Hollywood na política

A principal arma utilizada por esses grupos é a construção de histórias emocionalmente envolventes cujo objetivo é, segundo as próprias palavras de um desses think tanks, “envelhecer a esquerda e disputar a pobreza”. 

E, para a criação dessas histórias, eles apelam não para a verdade, mas para as mesmas estratégias utilizadas por Hollywood para prender a atenção da audiência.

O resultado são narrativas bem contadas e que fazem sentido, mesmo que não tenham compromisso com a realidade. É a trama, a história contada de uma maneira especial, que fornece um valor de verdade, envolve e mobiliza as pessoas.
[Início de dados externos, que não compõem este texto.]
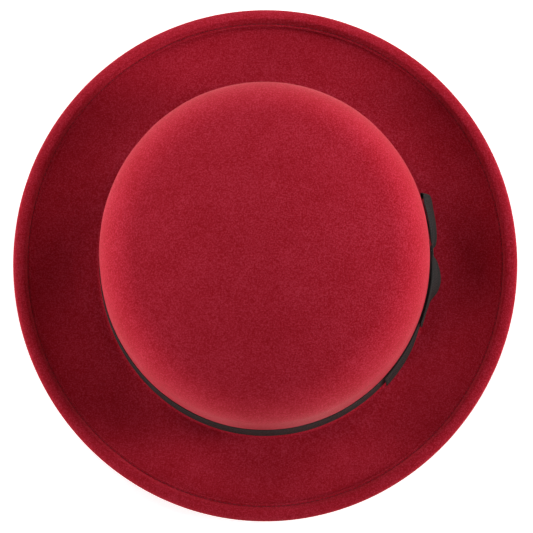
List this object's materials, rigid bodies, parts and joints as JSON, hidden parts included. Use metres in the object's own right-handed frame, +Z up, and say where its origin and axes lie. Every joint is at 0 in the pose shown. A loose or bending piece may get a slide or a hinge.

Esses enredos, então, são disseminados e alimentados pelo trabalho de lideranças treinadas para isso. “Todas essas novas lideranças que sabem falar bem, que repetem o mesmo discurso, são fruto de treino e de formação. Isso se dá com nivelamento, financiamento, que cria um ciclo de informação para as pessoas aprenderem a contar boas histórias”, explicou Nogueira.
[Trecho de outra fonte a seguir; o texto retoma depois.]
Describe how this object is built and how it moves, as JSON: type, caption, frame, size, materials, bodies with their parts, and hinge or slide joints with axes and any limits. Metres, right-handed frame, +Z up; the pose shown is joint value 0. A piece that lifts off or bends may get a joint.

E, graças à característica interativa da internet, várias pessoas capturadas por aquela história se tornam dispostas a repeti-la, sentindo-se coautoras dessa versão. E, assim, as narrativas ganham uma enorme força, mesmo que não sejam verdadeiras.

Foro de São Paulo no centro da trama

E que história vem sendo contada no Brasil e nos demais países latino-americanos? Segundo os dois especialistas, um enredo que tem no próprio Foro de São Paulo um dos elementos centrais.

Nesse roteiro, o Foro de São Paulo é uma organização clandestina, que se reúne secretamente com o objetivo de implementar uma dominação totalitária, ditatorial e comunista no continente.

Sarkis contou que influenciadores da direita costumam assistir a todos os vídeos do Foro disponíveis na internet para, depois, editá-los e selecionar fragmentos para construir uma outra história. “É a partir desse arco narrativo que todas as fake news vão ganhando uma dita coerência”, observou a pesquisadora. 

Essa estratégia cria um outro fenômeno intrigante, que é o de determinadas frases ou falas ganharem um sentido completamente diferente do original dentro da rede da extrema direita. Isso é observado com a figura de Paulo Freire, por exemplo. 

Segundo Sarkis, as mesmas citações do educador utilizadas nas redes progressistas aparecem nas redes conservadoras, mas o contexto narrativo as torna imediatamente pejorativas.

Uma guerra no labirinto de desinformação

No fim, o público capturado pela narrativa da extrema direita passa a acreditar que há uma guerra internacional em curso nos campos da cultura e dos costumes. 

Como numa típica trama hollywoodiana, de um lado dessa guerra estão os mocinhos — a “nova direita” — e do outro os vilões do Foro de São Paulo, a “velha esquerda” que secretamente busca implementar uma ditadura comunista e corrupta, aliada ao narcotráfico, e que, se for vitoriosa, vai impor ao mundo a “ideologia de gênero”, o aborto, o fim do cristianismo, o fim da família.  

Um efeito importante dessa história é o de ligar imediatamente temas que, a princípio, não têm relação, como aborto, narcotráfico, comunismo e corrupção.

“Todo e qualquer discurso que entra por alguma dessas portas desse labirinto passa por todas as outras. Esse labirinto coloca a esquerda e os progressistas, muitas vezes, numa falta de saída, porque esses argumentos estão aparentemente tão sólidos nos discursos dessa rede que você não consegue sair”, explicou Sarkis.

Como combater a desinformação?

Essa estratégia se mostra extremamente perigosa porque, no fim, busca criminalizar os movimentos e partidos de esquerda. “Essa estratégia marca algo muito importante para eles, que é o processo de criminalização da esquerda. Esse exercício é, sobretudo, para criminalizar os partidos e movimentos de esquerda”, alertou Sarkis.

Daí a importância de combater essa narrativa. Mas qual seria a melhor forma de fazer isso? Segundo os pesquisadores, encontrando formas de desconstruir essa história mais ampla e não atacando as fake news uma a uma.

Combater as fake news individualmente não funciona”, resumiu Marcus Nogueira. “A gente precisa entender a dramaturgia em torno da narração construtiva que eles estão apresentando.”